GOAL >>
Below is the data. Give it again, complete and exact.

-------- TASK DATA

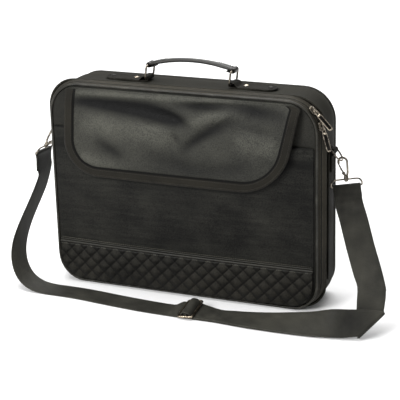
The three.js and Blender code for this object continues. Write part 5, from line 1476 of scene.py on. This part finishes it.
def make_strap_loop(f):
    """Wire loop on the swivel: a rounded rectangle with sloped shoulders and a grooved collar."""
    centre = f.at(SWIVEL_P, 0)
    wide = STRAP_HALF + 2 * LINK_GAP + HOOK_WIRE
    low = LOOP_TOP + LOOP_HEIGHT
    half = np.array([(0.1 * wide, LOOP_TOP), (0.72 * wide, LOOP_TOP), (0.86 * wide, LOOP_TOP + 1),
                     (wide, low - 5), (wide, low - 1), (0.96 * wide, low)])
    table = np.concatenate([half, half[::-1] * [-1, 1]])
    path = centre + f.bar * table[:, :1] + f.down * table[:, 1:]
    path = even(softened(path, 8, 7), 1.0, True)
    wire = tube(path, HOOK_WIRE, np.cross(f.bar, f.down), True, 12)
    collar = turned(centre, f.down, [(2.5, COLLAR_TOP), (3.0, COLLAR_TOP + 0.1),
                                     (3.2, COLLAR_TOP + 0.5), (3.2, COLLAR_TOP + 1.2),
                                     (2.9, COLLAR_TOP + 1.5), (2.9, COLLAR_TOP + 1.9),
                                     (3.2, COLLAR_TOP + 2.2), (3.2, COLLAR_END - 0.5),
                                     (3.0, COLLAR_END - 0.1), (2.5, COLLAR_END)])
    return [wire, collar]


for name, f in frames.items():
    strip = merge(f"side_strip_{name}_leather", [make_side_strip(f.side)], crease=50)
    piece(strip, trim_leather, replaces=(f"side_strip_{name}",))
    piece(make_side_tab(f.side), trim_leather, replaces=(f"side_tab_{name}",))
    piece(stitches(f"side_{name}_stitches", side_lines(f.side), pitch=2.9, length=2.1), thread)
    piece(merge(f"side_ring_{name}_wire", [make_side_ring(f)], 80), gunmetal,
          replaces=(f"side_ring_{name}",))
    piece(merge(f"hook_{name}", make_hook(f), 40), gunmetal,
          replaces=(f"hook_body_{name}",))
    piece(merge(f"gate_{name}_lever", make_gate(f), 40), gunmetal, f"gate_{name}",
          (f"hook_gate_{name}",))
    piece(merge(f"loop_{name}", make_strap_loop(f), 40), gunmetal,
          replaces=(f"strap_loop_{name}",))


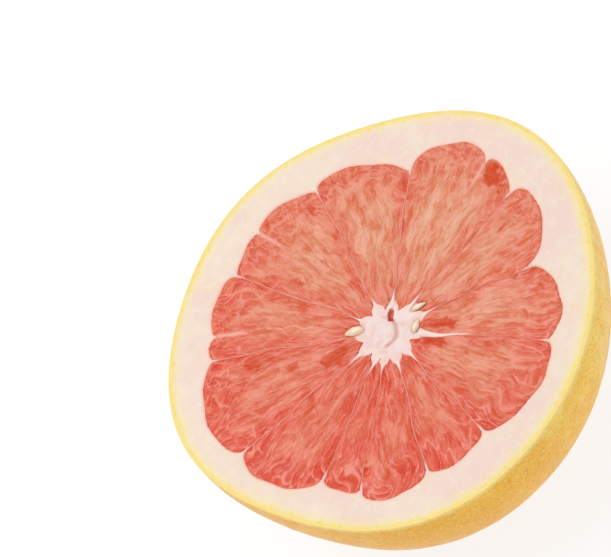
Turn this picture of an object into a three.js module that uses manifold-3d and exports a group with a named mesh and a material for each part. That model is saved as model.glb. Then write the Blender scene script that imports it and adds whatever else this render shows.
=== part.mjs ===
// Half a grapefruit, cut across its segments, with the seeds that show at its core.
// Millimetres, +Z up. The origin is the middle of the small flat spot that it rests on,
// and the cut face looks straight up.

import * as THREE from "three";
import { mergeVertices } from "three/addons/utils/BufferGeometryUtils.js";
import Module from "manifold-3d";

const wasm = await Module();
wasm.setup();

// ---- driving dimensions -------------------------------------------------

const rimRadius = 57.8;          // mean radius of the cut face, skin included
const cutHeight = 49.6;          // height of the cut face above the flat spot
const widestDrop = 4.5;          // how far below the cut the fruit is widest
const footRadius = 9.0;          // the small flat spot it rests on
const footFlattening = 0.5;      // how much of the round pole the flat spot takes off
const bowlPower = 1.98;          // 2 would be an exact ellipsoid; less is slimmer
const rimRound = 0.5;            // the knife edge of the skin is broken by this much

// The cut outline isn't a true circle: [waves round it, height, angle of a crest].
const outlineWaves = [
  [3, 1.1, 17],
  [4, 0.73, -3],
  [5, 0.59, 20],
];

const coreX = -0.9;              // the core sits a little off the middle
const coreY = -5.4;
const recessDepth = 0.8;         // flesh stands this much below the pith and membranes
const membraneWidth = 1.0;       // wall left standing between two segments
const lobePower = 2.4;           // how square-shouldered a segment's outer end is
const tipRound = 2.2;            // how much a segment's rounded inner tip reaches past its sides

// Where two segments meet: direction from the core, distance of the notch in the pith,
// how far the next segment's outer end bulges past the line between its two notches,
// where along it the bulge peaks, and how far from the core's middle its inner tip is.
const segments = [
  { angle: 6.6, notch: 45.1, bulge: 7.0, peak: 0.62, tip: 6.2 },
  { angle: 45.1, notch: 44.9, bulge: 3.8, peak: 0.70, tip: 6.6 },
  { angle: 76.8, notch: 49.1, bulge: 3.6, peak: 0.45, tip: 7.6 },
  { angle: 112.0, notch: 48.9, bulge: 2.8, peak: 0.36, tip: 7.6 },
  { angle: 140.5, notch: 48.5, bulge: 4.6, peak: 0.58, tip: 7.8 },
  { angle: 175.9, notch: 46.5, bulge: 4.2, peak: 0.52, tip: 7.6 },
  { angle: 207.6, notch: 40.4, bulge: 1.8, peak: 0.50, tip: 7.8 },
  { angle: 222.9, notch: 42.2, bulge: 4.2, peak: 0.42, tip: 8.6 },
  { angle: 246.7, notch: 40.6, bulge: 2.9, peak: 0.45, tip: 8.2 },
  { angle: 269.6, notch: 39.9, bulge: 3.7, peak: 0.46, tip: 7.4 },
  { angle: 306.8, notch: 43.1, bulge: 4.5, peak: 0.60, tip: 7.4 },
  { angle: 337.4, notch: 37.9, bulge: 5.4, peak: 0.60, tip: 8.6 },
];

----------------

RESPONSE >>
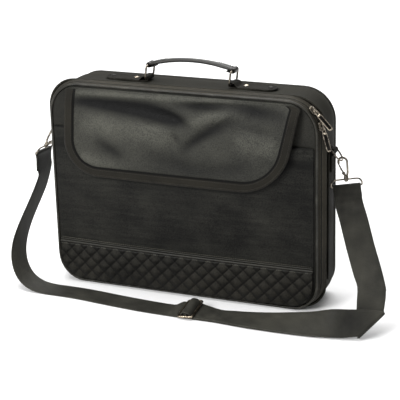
The three.js and Blender code for this object continues. Write part 5, from line 1476 of scene.py on. This part finishes it.
def make_strap_loop(f):
    """Wire loop on the swivel: a rounded rectangle with sloped shoulders and a grooved collar."""
    centre = f.at(SWIVEL_P, 0)
    wide = STRAP_HALF + 2 * LINK_GAP + HOOK_WIRE
    low = LOOP_TOP + LOOP_HEIGHT
    half = np.array([(0.1 * wide, LOOP_TOP), (0.72 * wide, LOOP_TOP), (0.86 * wide, LOOP_TOP + 1),
                     (wide, low - 5), (wide, low - 1), (0.96 * wide, low)])
    table = np.concatenate([half, half[::-1] * [-1, 1]])
    path = centre + f.bar * table[:, :1] + f.down * table[:, 1:]
    path = even(softened(path, 8, 7), 1.0, True)
    wire = tube(path, HOOK_WIRE, np.cross(f.bar, f.down), True, 12)
    collar = turned(centre, f.down, [(2.5, COLLAR_TOP), (3.0, COLLAR_TOP + 0.1),
                                     (3.2, COLLAR_TOP + 0.5), (3.2, COLLAR_TOP + 1.2),
                                     (2.9, COLLAR_TOP + 1.5), (2.9, COLLAR_TOP + 1.9),
                                     (3.2, COLLAR_TOP + 2.2), (3.2, COLLAR_END - 0.5),
                                     (3.0, COLLAR_END - 0.1), (2.5, COLLAR_END)])
    return [wire, collar]


for name, f in frames.items():
    strip = merge(f"side_strip_{name}_leather", [make_side_strip(f.side)], crease=50)
    piece(strip, trim_leather, replaces=(f"side_strip_{name}",))
    piece(make_side_tab(f.side), trim_leather, replaces=(f"side_tab_{name}",))
    piece(stitches(f"side_{name}_stitches", side_lines(f.side), pitch=2.9, length=2.1), thread)
    piece(merge(f"side_ring_{name}_wire", [make_side_ring(f)], 80), gunmetal,
          replaces=(f"side_ring_{name}",))
    piece(merge(f"hook_{name}", make_hook(f), 40), gunmetal,
          replaces=(f"hook_body_{name}",))
    piece(merge(f"gate_{name}_lever", make_gate(f), 40), gunmetal, f"gate_{name}",
          (f"hook_gate_{name}",))
    piece(merge(f"loop_{name}", make_strap_loop(f), 40), gunmetal,
          replaces=(f"strap_loop_{name}",))


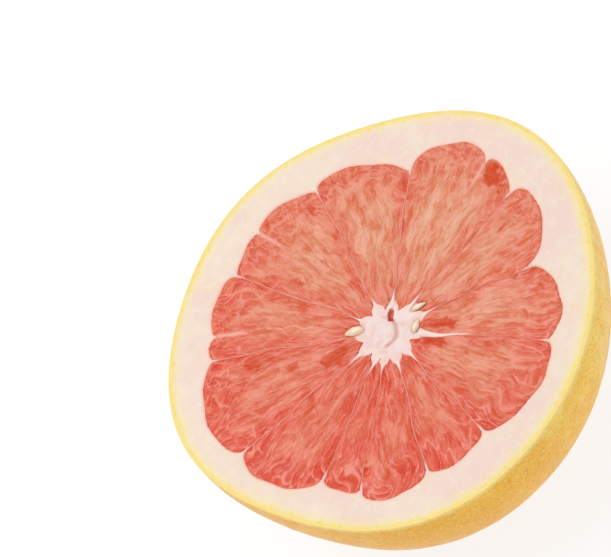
Turn this picture of an object into a three.js module that uses manifold-3d and exports a group with a named mesh and a material for each part. That model is saved as model.glb. Then write the Blender scene script that imports it and adds whatever else this render shows.
=== part.mjs ===
// Half a grapefruit, cut across its segments, with the seeds that show at its core.
// Millimetres, +Z up. The origin is the middle of the small flat spot that it rests on,
// and the cut face looks straight up.

import * as THREE from "three";
import { mergeVertices } from "three/addons/utils/BufferGeometryUtils.js";
import Module from "manifold-3d";

const wasm = await Module();
wasm.setup();

// ---- driving dimensions -------------------------------------------------

const rimRadius = 57.8;          // mean radius of the cut face, skin included
const cutHeight = 49.6;          // height of the cut face above the flat spot
const widestDrop = 4.5;          // how far below the cut the fruit is widest
const footRadius = 9.0;          // the small flat spot it rests on
const footFlattening = 0.5;      // how much of the round pole the flat spot takes off
const bowlPower = 1.98;          // 2 would be an exact ellipsoid; less is slimmer
const rimRound = 0.5;            // the knife edge of the skin is broken by this much

// The cut outline isn't a true circle: [waves round it, height, angle of a crest].
const outlineWaves = [
  [3, 1.1, 17],
  [4, 0.73, -3],
  [5, 0.59, 20],
];

const coreX = -0.9;              // the core sits a little off the middle
const coreY = -5.4;
const recessDepth = 0.8;         // flesh stands this much below the pith and membranes
const membraneWidth = 1.0;       // wall left standing between two segments
const lobePower = 2.4;           // how square-shouldered a segment's outer end is
const tipRound = 2.2;            // how much a segment's rounded inner tip reaches past its sides

// Where two segments meet: direction from the core, distance of the notch in the pith,
// how far the next segment's outer end bulges past the line between its two notches,
// where along it the bulge peaks, and how far from the core's middle its inner tip is.
const segments = [
  { angle: 6.6, notch: 45.1, bulge: 7.0, peak: 0.62, tip: 6.2 },
  { angle: 45.1, notch: 44.9, bulge: 3.8, peak: 0.70, tip: 6.6 },
  { angle: 76.8, notch: 49.1, bulge: 3.6, peak: 0.45, tip: 7.6 },
  { angle: 112.0, notch: 48.9, bulge: 2.8, peak: 0.36, tip: 7.6 },
  { angle: 140.5, notch: 48.5, bulge: 4.6, peak: 0.58, tip: 7.8 },
  { angle: 175.9, notch: 46.5, bulge: 4.2, peak: 0.52, tip: 7.6 },
  { angle: 207.6, notch: 40.4, bulge: 1.8, peak: 0.50, tip: 7.8 },
  { angle: 222.9, notch: 42.2, bulge: 4.2, peak: 0.42, tip: 8.6 },
  { angle: 246.7, notch: 40.6, bulge: 2.9, peak: 0.45, tip: 8.2 },
  { angle: 269.6, notch: 39.9, bulge: 3.7, peak: 0.46, tip: 7.4 },
  { angle: 306.8, notch: 43.1, bulge: 4.5, peak: 0.60, tip: 7.4 },
  { angle: 337.4, notch: 37.9, bulge: 5.4, peak: 0.60, tip: 8.6 },
];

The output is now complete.